When your feet and hands are tied up with tapes and wools, and you are covered with pieces of cloth and a bag that does not allow you to see your surroundings, it is not that easy to get up.

Funeral bundle of a femicide
Performance art
Galería Lucía Walqui
2017

Funeral bundle of a femicide
Performance art
Centro Cultural Alianza Francesa La Molina
2017

The night the shooting star was killed
2017
Video art
Duration: 3’50”
Poem: Gloria Alvitres

The night the shooting star was killed

This video art narrates the murder of a woman.
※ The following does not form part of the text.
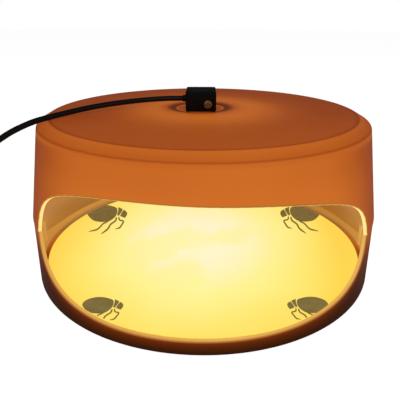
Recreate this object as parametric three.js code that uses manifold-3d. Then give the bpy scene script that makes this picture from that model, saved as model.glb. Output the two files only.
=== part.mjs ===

The video is made using the poem Ella (Her) by Gloria Alvitres, and the audio-visual documentation footage of the “Every 71 hours” performance actions. The video art talks about the violence and its effects not only on the victims, but also in the society in which they are inserted as a whole. Superposing images and videos of the responses the performance elicited; the video illustrates what the poem suggests. This piece approaches the subject of gender violence in a more lyrical, poetic and sensitive manner, parting from statistics.